When a cluster of ‘unknown viral pneumonia’ cases was discovered in Wuhan, citizen journalist, Zhang Zhan, was among the first to report it. Now Zhan has been sentenced to four years imprisonment for doing so.
Her actions heralded the earliest indication of the COVID-19 outbreak in China, which has now spread to over 218 countries and killed nearly 1.8 million people globally.
Zhan’s sentence, which opens fresh concerns about press freedom, has been viewed as an attempt by Chinese authorities to repress criticism of the Chinese government’s response to the outbreak.
In a brief hearing in Shanghai’s Pudong New District People’s Court, the former lawyer was, on Monday, charged with “picking quarrels and provoking trouble” after her live reports and articles were spread on social media in February.
Reuters reports that “her short video clips uploaded to YouTube consist of interviews with residents, commentary and footage of a crematorium, train stations, hospitals and the Wuhan Institute of Virology.”
Following her detention seven months ago, the journalist embarked on a hunger strike, in protest of her arrest and indictment, and has been hand-tied and force fed with a feeding tube before appearing in court for her trial looking debilitated in a wheelchair. After the verdict was announced, Zhang’s mother sobbed loudly in court.
Outside the Shanghai Pudong court, heavy security presence was seen, as Police tried to block journalists from advancing, then eventually sealing off most of the road opposite where Zhang was on trial – Laurie Chen, a China and Mongolia correspondent wrote on Twitter.
Away from the grim image painted by Zhan’s reports, China’s communist authorities have crafted an official narrative, a polar opposite from the independent reports, and are clamping down on citizens or groups that stray from commending President Xi Jinping and the ruling party for their leadership.
China has ‘bounced back’ to business and reopened its economy, after self-evaluating its control of the virus and rebound of its economy as an “extraordinary” success.
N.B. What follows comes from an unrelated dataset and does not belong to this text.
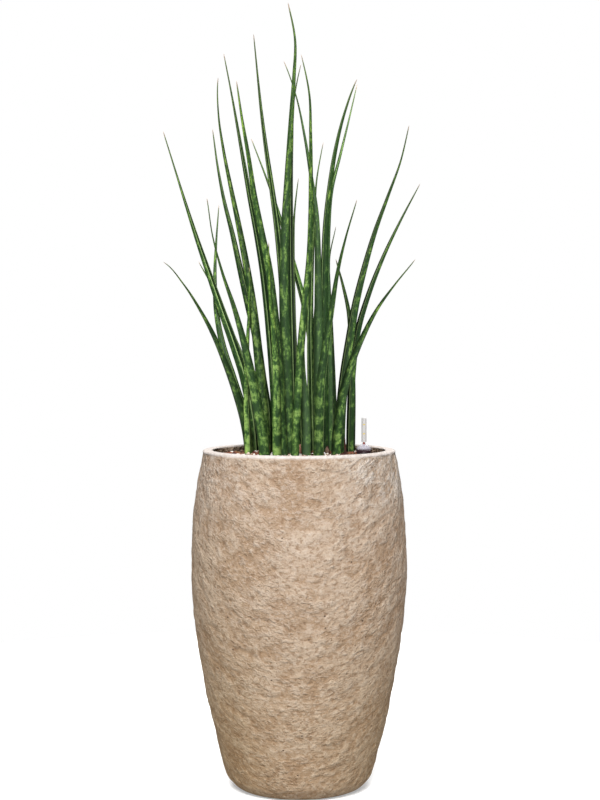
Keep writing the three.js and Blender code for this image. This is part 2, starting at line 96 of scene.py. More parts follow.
DARKEST_PAINTED_SIDE = 0.3  # least share of a leaf's brightness that its side in painted shade keeps

# Per leaf: how light its markings are, how bright it is in all (its own tone, with painted shade or light for
# how much light reaches it), how much painted light makes it brighter on its left side (seen from the front)
# than on its right, how grey it looks, and how pale its margins are. The hidden leaves at the back have the
# usual look.
USUAL_LOOK = (0.46, 1.0, 0.0, 0.0, 0.6)
LEAF_LOOKS = {
    "leaf_01": (0.42, 1.15, 0.5, 0.0, 0.7),
    "leaf_02": (0.46, 0.75, 0.4, 0.0, 0.7),
    "leaf_03": (0.42, 1.10, 0.0, 0.0, 0.4),
    "leaf_04": (0.44, 1.00, 0.4, 0.1, 0.7),
    "leaf_05": (0.44, 1.12, 0.1, 0.0, 0.4),
    "leaf_06": (0.40, 0.90, 0.1, 0.0, 0.7),
    "leaf_07": (0.52, 0.70, 0.4, 0.0, 0.5),
    "leaf_08": (0.38, 0.88, 0.0, 0.0, 0.5),
    "leaf_09": (0.50, 1.08, 0.4, 0.1, 0.7),
    "leaf_10": (0.44, 0.76, 0.0, 0.0, 0.6),
    "leaf_11": (0.46, 1.35, -0.5, 0.0, 0.6),
    "leaf_12": (0.47, 0.97, -0.2, 0.2, 0.8),
    "leaf_13": (0.40, 1.12, -0.3, 0.4, 0.8),
    "leaf_14": (0.30, 0.68, 0.3, 0.0, 0.8),
    "leaf_15": (0.52, 0.95, 0.0, 0.0, 0.4),
    "leaf_16": (0.46, 1.00, 0.2, 0.0, 0.6),
    "leaf_17": (0.44, 1.20, 0.0, 0.0, 0.6),
    "leaf_18": (0.36, 0.95, -0.3, 0.0, 0.9),
    "leaf_19": (0.42, 1.85, -0.3, 0.5, 0.6),
    "leaf_20": (0.44, 0.80, -1.0, 0.1, 0.9),
    "leaf_21": (0.42, 0.78, -0.9, 0.0, 0.8),
    "leaf_22": (0.45, 0.98, -0.9, 0.0, 1.0),
    "leaf_23": (0.45, 0.84, -0.3, 0.1, 1.0),
    "leaf_24": (0.42, 0.75, 0.3, 0.0, 0.6),
    "leaf_25": (0.42, 0.58, 0.0, 0.0, 0.6),
    "leaf_26": (0.53, 1.04, 0.5, 0.1, 0.4),
    "leaf_27": (0.56, 1.10, 0.6, 0.0, 0.5),
    "leaf_28": (0.42, 1.02, -0.2, 0.6, 0.3),
}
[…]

Outside of China, the virus has stifled businesses, halted social interactions, and crippled economies.
So far, there has been no independent inquiry into the origins of the virus in China or accountability for the damages brought about by its spread due to reckless abandon of authorities, and politicking around a public health crisis with a critical need for information flows.
The British embassy in Beijing has urged China to release all those in detention for their reporting and cites that “Zhang Zhan’s case raises serious concerns about media freedom in China.”
“We raised her case with the authorities throughout 2020 as an example of the excessive clampdown on freedom of expression linked to #COVID19 & continue to call for her release,” Michelle Bachelet from the office of the United Nations High Commissioner for Human Rights wrote in a tweet.
At the moment, China has punished eight virus whistleblowers, with three other citizen journalists, Chen Qiushi, Fang Bin, and Li Zehua in detention and awaiting trial for reporting from Wuhan about the virus.